The problem
Write the data out again in full, with no departure from the original.

>> BEGIN Given material

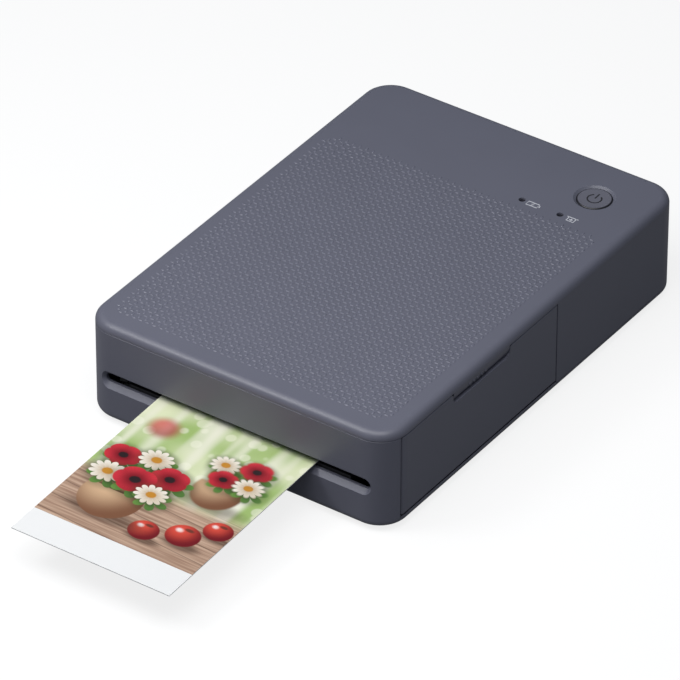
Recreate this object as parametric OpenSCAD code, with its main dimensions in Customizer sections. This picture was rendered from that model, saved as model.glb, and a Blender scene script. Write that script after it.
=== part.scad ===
// Compact photo printer with a card-size print coming out of its front slot.
// A moulded casing with a ribbon-cassette door in its right side and a paper cover in its
// underside holds the rollers, the thermal head, the cassette, the gear train and the electronics.
// X runs to the right, Y to the rear and Z up. The origin lies on the table, under the middle of
// printer and print together.

/* [Body] */
// Overall width of the body
body_w = 102.2; // [100:0.1:125]
// Length of the body, front to rear
body_l = 145.8; // [142:0.1:180]
// Height of the body, from the table to the top face
body_h = 32.9; // [32.9:0.1:42]
// Corner radius in plan
corner_r = 9; // [8:0.1:11]
// Radius round the top and bottom edges
rim_r = 2.4; // [1.5:0.1:2.4]
// Wall thickness of the moulded casing
wall = 1.8; // [1.5:0.1:2]
// Height of the underside above the table
foot_h = 1.1; // [0.8:0.1:2]
// Depth of the top casing's rim over the front panel and the door
rim_h = 2.5; // [2.5:0.1:3.5]
// Joint between two fixed casing pieces
seam = 0.14; // [0.1:0.02:0.3]

/* [Front panel] */
// How far the front panel wraps back round each corner
panel_wrap = 6.5; // [4:0.1:8]
// Length of the print slot at the front face
slot_l = 91.2; // [80:0.1:94]
// Height of the print slot at the front face
slot_h = 5.7; // [5:0.1:7]
// Chamfer round the print slot
slot_chamfer = 1.4; // [0.8:0.1:1.6]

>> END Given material

Written reply
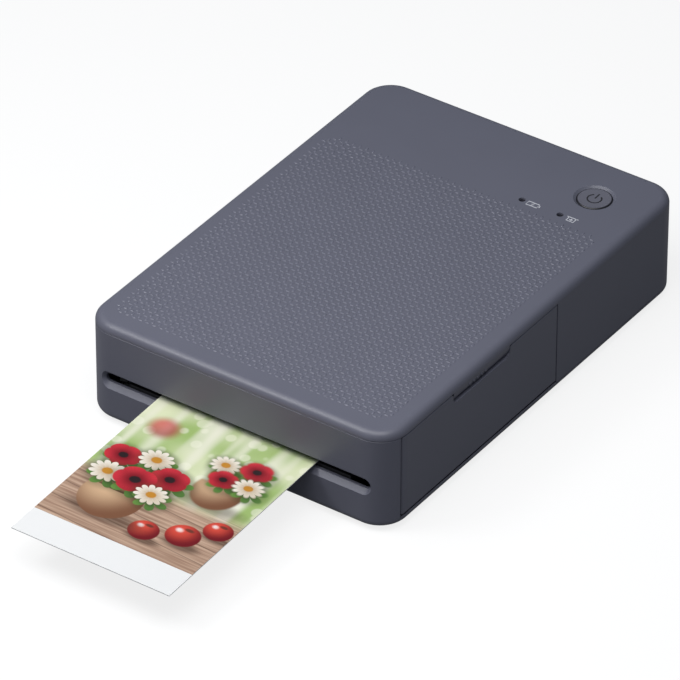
Recreate this object as parametric OpenSCAD code, with its main dimensions in Customizer sections. This picture was rendered from that model, saved as model.glb, and a Blender scene script. Write that script after it.
=== part.scad ===
// Compact photo printer with a card-size print coming out of its front slot.
// A moulded casing with a ribbon-cassette door in its right side and a paper cover in its
// underside holds the rollers, the thermal head, the cassette, the gear train and the electronics.
// X runs to the right, Y to the rear and Z up. The origin lies on the table, under the middle of
// printer and print together.

/* [Body] */
// Overall width of the body
body_w = 102.2; // [100:0.1:125]
// Length of the body, front to rear
body_l = 145.8; // [142:0.1:180]
// Height of the body, from the table to the top face
body_h = 32.9; // [32.9:0.1:42]
// Corner radius in plan
corner_r = 9; // [8:0.1:11]
// Radius round the top and bottom edges
rim_r = 2.4; // [1.5:0.1:2.4]
// Wall thickness of the moulded casing
wall = 1.8; // [1.5:0.1:2]
// Height of the underside above the table
foot_h = 1.1; // [0.8:0.1:2]
// Depth of the top casing's rim over the front panel and the door
rim_h = 2.5; // [2.5:0.1:3.5]
// Joint between two fixed casing pieces
seam = 0.14; // [0.1:0.02:0.3]

/* [Front panel] */
// How far the front panel wraps back round each corner
panel_wrap = 6.5; // [4:0.1:8]
// Length of the print slot at the front face
slot_l = 91.2; // [80:0.1:94]
// Height of the print slot at the front face
slot_h = 5.7; // [5:0.1:7]
// Chamfer round the print slot
slot_chamfer = 1.4; // [0.8:0.1:1.6]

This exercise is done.